## Given problem
What is needed is an exact copy of the lines from the line containing "return cone + shank - screw_way" to the line containing "if empty is", both lines included, and nothing else.

## Data lines
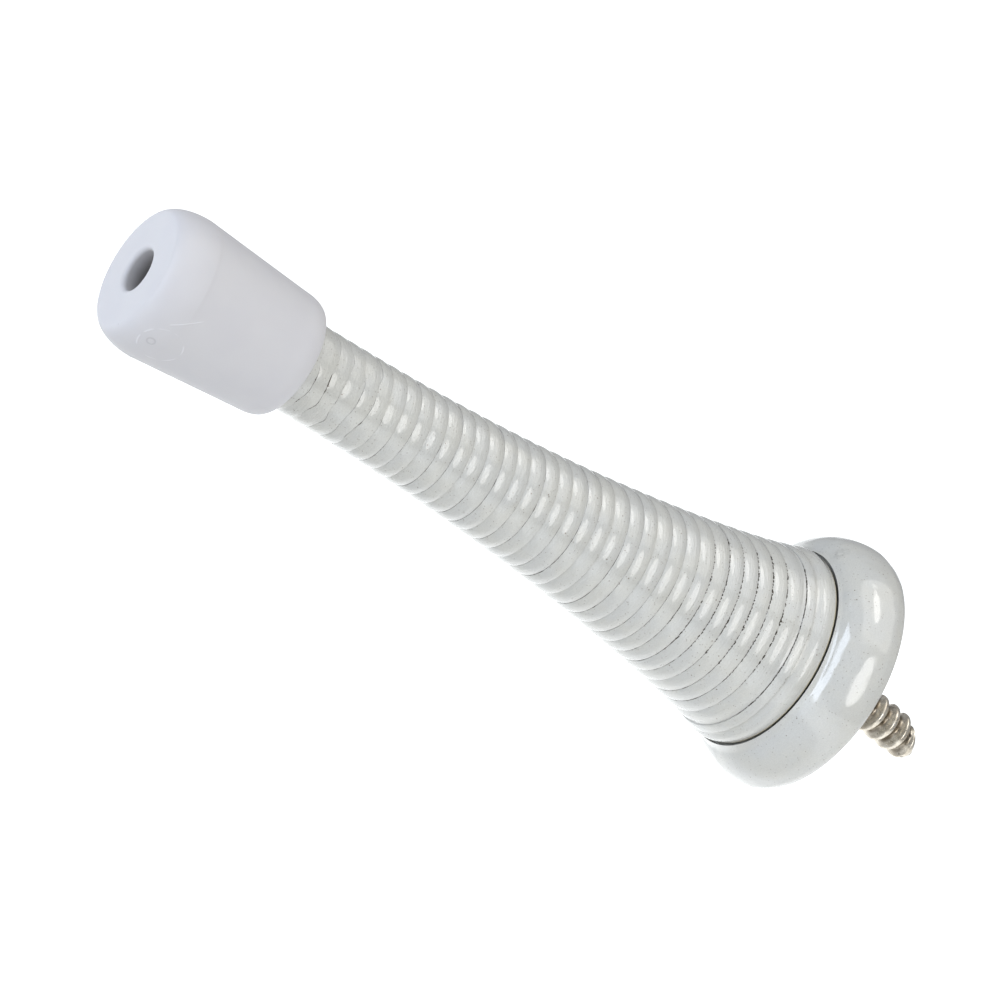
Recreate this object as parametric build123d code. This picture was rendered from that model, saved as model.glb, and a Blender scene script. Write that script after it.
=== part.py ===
from build123d import *
import math
import os

# Spring door stop, in the position it has on a skirting board: the wall is the plane y = 0,
# the stop stands out along -Y and +Z is up. Every piece is turned about an axis parallel to Y.
# A profile point is (distance from the axis, height above the wall).

OVERALL = 79.4
SPRING_DROP = 0.6

BUMPER_LENGTH = 16.5
BUMPER_FRONT_RADIUS = 7.03
BUMPER_BACK_RADIUS = 5.74
FRONT_ROUND_DEPTH = 3.5
FRONT_ROUND_WIDTH = 1.4
BACK_ROUND_DEPTH = 2.0
BACK_ROUND_WIDTH = 0.7
VENT_RADIUS = 1.98
VENT_EDGE_ROUND = 0.45
SOCKET_CLEARANCE = 0.1

WIRE_DIAMETER = 1.5
PITCH = 1.55
TURNS_PER_STRETCH = (1, 1, 2, 3, 4, 5, 6, 10, 12)
SPRING_FOOT_HEIGHT = 5.94
LAST_COIL_HEIGHT = 6.8
TIP_COIL_RADIUS = 4.2
FLARE_WIDTH = 5.4
FLARE_POWER = 2.2
LAST_COIL_WIDTH = 0.7
LAST_COIL_POWER = 20

FLANGE_RADIUS = 12.6
FLANGE_BACK_RADIUS = 12.25
FLANGE_HEIGHT = 5.8
RIM_ROUND_WIDTH = 3.3
RIM_ROUND_HEIGHT = 4.6
BACK_RELIEF_RADIUS = 9.0
BACK_RELIEF_DEPTH = 1.2
SEAT_GAP = 0.15
SEAT_FLOOR_GAP = 0.05

ANCHOR_SHANK_RADIUS = 4.0
ANCHOR_TAIL_RADIUS = 5.6
ANCHOR_TAIL_BOTTOM = 0.2
ANCHOR_CONE_BASE_RADIUS = 8.5
ANCHOR_CONE_TOP_RADIUS = 6.7
ANCHOR_TOP_HEIGHT = 12.5

SCREW_RADIUS = 2.05
SCREW_ROOT_RADIUS = 1.4
SCREW_PROJECTION = 14.4
THREAD_PITCH = 1.55
THREAD_START = 1.2
SCREW_TIP_LENGTH = 3.6
SCREW_HEAD_RADIUS = 3.9
SCREW_HEAD_TOP = 12.2
SCREW_HEAD_EDGE = 0.5
SCREW_SLOT_WIDTH = 1.0
SCREW_SLOT_DEPTH = 1.2

BUMPER_BACK_HEIGHT = OVERALL - BUMPER_LENGTH
SPRING_TURNS = sum(TURNS_PER_STRETCH)
SPRING_TIP_HEIGHT = SPRING_FOOT_HEIGHT + SPRING_TURNS * PITCH
SOCKET_RADIUS = TIP_COIL_RADIUS + SOCKET_CLEARANCE
SOCKET_FLOOR = SPRING_TIP_HEIGHT + WIRE_DIAMETER / 2 + SOCKET_CLEARANCE
SEAT_FLOOR = SPRING_FOOT_HEIGHT - WIRE_DIAMETER / 2 - SEAT_FLOOR_GAP


def coil_outer_radius(height):
    """The tip's radius, plus a flare that grows as a power of the way down to the last coil."""
    way_down = (BUMPER_BACK_HEIGHT - height) / (BUMPER_BACK_HEIGHT - LAST_COIL_HEIGHT)
    way_down = min(max(way_down, 0.0), 1.0)
    flare = FLARE_WIDTH * way_down**FLARE_POWER
    last_coil = LAST_COIL_WIDTH * way_down**LAST_COIL_POWER
    return TIP_COIL_RADIUS + flare + last_coil


SEAT_RADIUS = coil_outer_radius(LAST_COIL_HEIGHT) + SEAT_GAP


def at(radius, height):
    """A profile point, in the plane z = 0, where the wall's outward direction is -Y."""
    return (radius, -height)


def turned(outline, drop=0.0):
    """Turns a closed outline about the Y axis and lowers it by drop."""
    face = make_face(outline)
    return Pos(0, 0, -drop) * revolve(face, axis=Axis.Y)


def quarter_ellipse(center, x_radius, y_radius, start):
    """A quarter of an ellipse, turning anticlockwise from the start angle."""
    return EllipticalCenterArc(center, x_radius, y_radius, start_angle=start, arc_size=90)


def bumper():
    """The push-on soft cap: a tapered barrel with rounded ends, a vent hole and a blind socket."""
    taper = (BUMPER_FRONT_RADIUS - BUMPER_BACK_RADIUS) / BUMPER_LENGTH
    front_side_radius = BUMPER_FRONT_RADIUS - taper * FRONT_ROUND_DEPTH
    back_side_radius = BUMPER_BACK_RADIUS + taper * BACK_ROUND_DEPTH
    front_round_height = OVERALL - FRONT_ROUND_DEPTH
    back_round_height = BUMPER_BACK_HEIGHT + BACK_ROUND_DEPTH
    front_flat_radius = front_side_radius - FRONT_ROUND_WIDTH
    back_flat_radius = back_side_radius - BACK_ROUND_WIDTH
    vent_edge_radius = VENT_RADIUS + VENT_EDGE_ROUND
    vent_edge_height = OVERALL - VENT_EDGE_ROUND
    outline = [
        Line(at(vent_edge_radius, OVERALL), at(front_flat_radius, OVERALL)),
        quarter_ellipse(at(front_flat_radius, front_round_height),
                        FRONT_ROUND_WIDTH, FRONT_ROUND_DEPTH, -90),
        Line(at(front_side_radius, front_round_height), at(back_side_radius, back_round_height)),
        quarter_ellipse(at(back_flat_radius, back_round_height),
                        BACK_ROUND_WIDTH, BACK_ROUND_DEPTH, 0),
        Line(at(back_flat_radius, BUMPER_BACK_HEIGHT), at(SOCKET_RADIUS, BUMPER_BACK_HEIGHT)),
        Line(at(SOCKET_RADIUS, BUMPER_BACK_HEIGHT), at(SOCKET_RADIUS, SOCKET_FLOOR)),
        Line(at(SOCKET_RADIUS, SOCKET_FLOOR), at(VENT_RADIUS, SOCKET_FLOOR)),
        Line(at(VENT_RADIUS, SOCKET_FLOOR), at(VENT_RADIUS, vent_edge_height)),
        quarter_ellipse(at(vent_edge_radius, vent_edge_height),
                        VENT_EDGE_ROUND, VENT_EDGE_ROUND, 180),
    ]
    return turned(outline, SPRING_DROP)


def spring_stretch(foot_height, turns):
    """A right-handed run of whole turns on a cone, from the foot height outwards."""
    length = turns * PITCH
    foot_radius = coil_outer_radius(foot_height) - WIRE_DIAMETER / 2
    top_radius = coil_outer_radius(foot_height + length) - WIRE_DIAMETER / 2
    lean = math.atan2(top_radius - foot_radius, length)
    return Edge.make_helix(
        pitch=PITCH / math.cos(lean),
        height=length,
        radius=foot_radius,
        center=(0, 0, foot_height),
        angle=math.degrees(lean),
    )


def spring():
    """One close-wound round wire, straight inside the bumper and flared towards the wall."""
    stretches = []
    foot_height = SPRING_FOOT_HEIGHT
    for turns in TURNS_PER_STRETCH:
        stretches.append(spring_stretch(foot_height, turns))
        foot_height += turns * PITCH
    path = Wire(stretches)
    section = Plane(origin=path @ 0, z_dir=path % 0) * Circle(WIRE_DIAMETER / 2)
    wire = sweep(section, path=path, is_frenet=True)
    return Pos(0, 0, -SPRING_DROP) * Rot(90, 0, 0) * Rot(0, 0, 180) * wire


def base_flange():
    """The round foot: a domed rim, a flat back with a shallow relief and a seat for the spring."""
    rim_height = FLANGE_HEIGHT - RIM_ROUND_HEIGHT
    face_radius = FLANGE_RADIUS - RIM_ROUND_WIDTH
    outline = [
        Line(at(ANCHOR_SHANK_RADIUS, FLANGE_HEIGHT), at(face_radius, FLANGE_HEIGHT)),
        quarter_ellipse(at(face_radius, rim_height), RIM_ROUND_WIDTH, RIM_ROUND_HEIGHT, -90),
        Line(at(FLANGE_RADIUS, rim_height), at(FLANGE_BACK_RADIUS, 0)),
        Line(at(FLANGE_BACK_RADIUS, 0), at(BACK_RELIEF_RADIUS, 0)),
        Line(at(BACK_RELIEF_RADIUS, 0), at(BACK_RELIEF_RADIUS, BACK_RELIEF_DEPTH)),
        Line(at(BACK_RELIEF_RADIUS, BACK_RELIEF_DEPTH), at(ANCHOR_SHANK_RADIUS, BACK_RELIEF_DEPTH)),
        Line(at(ANCHOR_SHANK_RADIUS, BACK_RELIEF_DEPTH), at(ANCHOR_SHANK_RADIUS, FLANGE_HEIGHT)),
    ]
    seat_depth = 2 * (FLANGE_HEIGHT - SEAT_FLOOR)
    seat = Pos(0, -SEAT_FLOOR - seat_depth / 2, -SPRING_DROP) * Rot(90, 0, 0)
    return turned(outline) - seat * Cylinder(SEAT_RADIUS, seat_depth)


def screw_outline():
    """Half the screw's section: head, countersink, plain shank, ridges at the thread's pitch, point."""
    cone_top = SCREW_HEAD_TOP - SCREW_HEAD_EDGE
    cone_foot = cone_top - (SCREW_HEAD_RADIUS - SCREW_RADIUS)
    points = [
        at(0, SCREW_HEAD_TOP),
        at(SCREW_HEAD_RADIUS, SCREW_HEAD_TOP),
        at(SCREW_HEAD_RADIUS, cone_top),
        at(SCREW_RADIUS, cone_foot),
        at(SCREW_RADIUS, -THREAD_START),
    ]
    depth = THREAD_START
    while depth + THREAD_PITCH < SCREW_PROJECTION:
        points.append(at(screw_radius_at(depth + THREAD_PITCH / 3, SCREW_ROOT_RADIUS),
                         -depth - THREAD_PITCH / 3))
        points.append(at(screw_radius_at(depth + 2 * THREAD_PITCH / 3, SCREW_ROOT_RADIUS),
                         -depth - 2 * THREAD_PITCH / 3))
        points.append(at(screw_radius_at(depth + THREAD_PITCH, SCREW_RADIUS), -depth - THREAD_PITCH))
        depth += THREAD_PITCH
    points.append(at(0, -SCREW_PROJECTION))
    return points


def screw_radius_at(depth, full_radius):
    """The full radius along the thread, shrinking evenly to nothing over the point."""
    left = (SCREW_PROJECTION - depth) / SCREW_TIP_LENGTH
    return full_radius * min(left, 1.0)


def wood_screw():
    """The steel screw that fixes the stop to the wall, with a slotted countersunk head."""
    body = revolve(make_face(Polyline(*screw_outline(), close=True)), axis=Axis.Y)
    slot = Box(2 * SCREW_HEAD_RADIUS, 2 * SCREW_SLOT_DEPTH, SCREW_SLOT_WIDTH)
    return body - Pos(0, -SCREW_HEAD_TOP, 0) * slot


def spring_anchor():
    """The tapered plug inside the spring's wide end, swaged over behind the flange."""
    cone = turned(Polyline(
        at(0, SEAT_FLOOR),
        at(ANCHOR_CONE_BASE_RADIUS, SEAT_FLOOR),
        at(ANCHOR_CONE_BASE_RADIUS, LAST_COIL_HEIGHT),
        at(ANCHOR_CONE_TOP_RADIUS, ANCHOR_TOP_HEIGHT),
        at(0, ANCHOR_TOP_HEIGHT),
        close=True,
    ), SPRING_DROP)
    shank = turned(Polyline(
        at(0, ANCHOR_TAIL_BOTTOM),
        at(ANCHOR_TAIL_RADIUS, ANCHOR_TAIL_BOTTOM),
        at(ANCHOR_TAIL_RADIUS, BACK_RELIEF_DEPTH),
        at(ANCHOR_SHANK_RADIUS, BACK_RELIEF_DEPTH),
        at(ANCHOR_SHANK_RADIUS, LAST_COIL_HEIGHT),
        at(0, LAST_COIL_HEIGHT),
        close=True,
    ))
    cone_top = SCREW_HEAD_TOP - SCREW_HEAD_EDGE
    cone_foot = cone_top - (SCREW_HEAD_RADIUS - SCREW_RADIUS)
    screw_way = turned(Polyline(
        at(0, ANCHOR_TOP_HEIGHT),
        at(SCREW_HEAD_RADIUS, ANCHOR_TOP_HEIGHT),
        at(SCREW_HEAD_RADIUS, cone_top),
        at(SCREW_RADIUS, cone_foot),
        at(SCREW_RADIUS, 0),
        at(0, 0),
        close=True,
    ))
    return cone + shank - screw_way


os.makedirs("parts", exist_ok=True)
for make in (bumper, spring, base_flange, spring_anchor, wood_screw):
    shape = make()
    export_step(shape, f"parts/{make.__name__}.step")
    box = shape.bounding_box()
    print(make.__name__, len(shape.solids()), "solid", round(shape.volume, 1), "mm3", box.min, box.max)
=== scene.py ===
# %% [markdown]
# # A spring door stop
# The part is already designed and packed: every piece has its place, size and joint. This lesson
# gives it its looks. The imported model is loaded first, and it stays as the frame that each new
# surface is fitted to.

# %% Load the frame
import math

import bpy
import numpy as np
from mathutils import Matrix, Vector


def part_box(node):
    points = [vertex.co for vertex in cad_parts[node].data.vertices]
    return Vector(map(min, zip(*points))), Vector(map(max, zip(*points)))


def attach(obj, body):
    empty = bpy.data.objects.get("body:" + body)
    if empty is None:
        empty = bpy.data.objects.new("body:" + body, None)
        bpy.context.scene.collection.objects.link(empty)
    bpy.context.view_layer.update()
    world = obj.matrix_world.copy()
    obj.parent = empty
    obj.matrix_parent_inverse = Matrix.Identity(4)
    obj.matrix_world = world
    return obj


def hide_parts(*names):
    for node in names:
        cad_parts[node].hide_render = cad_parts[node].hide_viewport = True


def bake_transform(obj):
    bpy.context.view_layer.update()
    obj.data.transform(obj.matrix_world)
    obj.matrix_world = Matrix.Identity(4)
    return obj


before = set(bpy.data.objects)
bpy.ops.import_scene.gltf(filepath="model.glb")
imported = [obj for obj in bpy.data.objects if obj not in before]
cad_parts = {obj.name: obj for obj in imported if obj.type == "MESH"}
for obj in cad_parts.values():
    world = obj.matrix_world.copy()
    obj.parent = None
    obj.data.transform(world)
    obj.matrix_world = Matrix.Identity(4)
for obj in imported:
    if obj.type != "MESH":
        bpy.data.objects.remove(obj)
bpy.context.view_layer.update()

# %% [markdown]
# ## Sizes
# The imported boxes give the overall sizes. What they can't give, such as the wire and how the
# spring flares, is named here in millimetres, as a maker would read it off a drawing. Heights are
# measured out from the wall, so a point's Y is minus its height.

# %% The driving sizes, in millimetres
MM = 0.001
bumper_low, bumper_high = (np.array(corner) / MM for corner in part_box("bumper"))
flange_high = np.array(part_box("base_flange")[1]) / MM
screw_low, screw_high = (np.array(corner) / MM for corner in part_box("wood_screw"))

OVERALL = -bumper_low[1]
BUMPER_BACK = -bumper_high[1]
SPRING_AXIS_Z = (bumper_low[2] + bumper_high[2]) / 2
WIRE = 1.5
PITCH = 1.55
TURNS = 44
SPRING_FOOT = 5.94
LAST_COIL = 6.8
TIP_RADIUS = 4.25
FLARE, FLARE_POWER = 5.35, 2.2
FOOT_FLARE, FOOT_FLARE_POWER = 0.4, 20
SAG = 0.12
print("overall", round(OVERALL, 2), "bumper back at", round(BUMPER_BACK, 2))


# %% How wide the coils are
def coil_outer_radius(height):
    """The tip's radius plus two powers of the way down from the bumper to the last coil: a long
    flare, and a short one at the foot."""
    way_down = np.clip((BUMPER_BACK - height) / (BUMPER_BACK - LAST_COIL), 0, 1)
    return TIP_RADIUS + FLARE * way_down**FLARE_POWER + FOOT_FLARE * way_down**FOOT_FLARE_POWER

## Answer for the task
    return cone + shank - screw_way


os.makedirs("parts", exist_ok=True)
for make in (bumper, spring, base_flange, spring_anchor, wood_screw):
    shape = make()
    export_step(shape, f"parts/{make.__name__}.step")
    box = shape.bounding_box()
    print(make.__name__, len(shape.solids()), "solid", round(shape.volume, 1), "mm3", box.min, box.max)
=== scene.py ===
# %% [markdown]
# # A spring door stop
# The part is already designed and packed: every piece has its place, size and joint. This lesson
# gives it its looks. The imported model is loaded first, and it stays as the frame that each new
# surface is fitted to.

# %% Load the frame
import math

import bpy
import numpy as np
from mathutils import Matrix, Vector


def part_box(node):
    points = [vertex.co for vertex in cad_parts[node].data.vertices]
    return Vector(map(min, zip(*points))), Vector(map(max, zip(*points)))


def attach(obj, body):
    empty = bpy.data.objects.get("body:" + body)
    if empty is None:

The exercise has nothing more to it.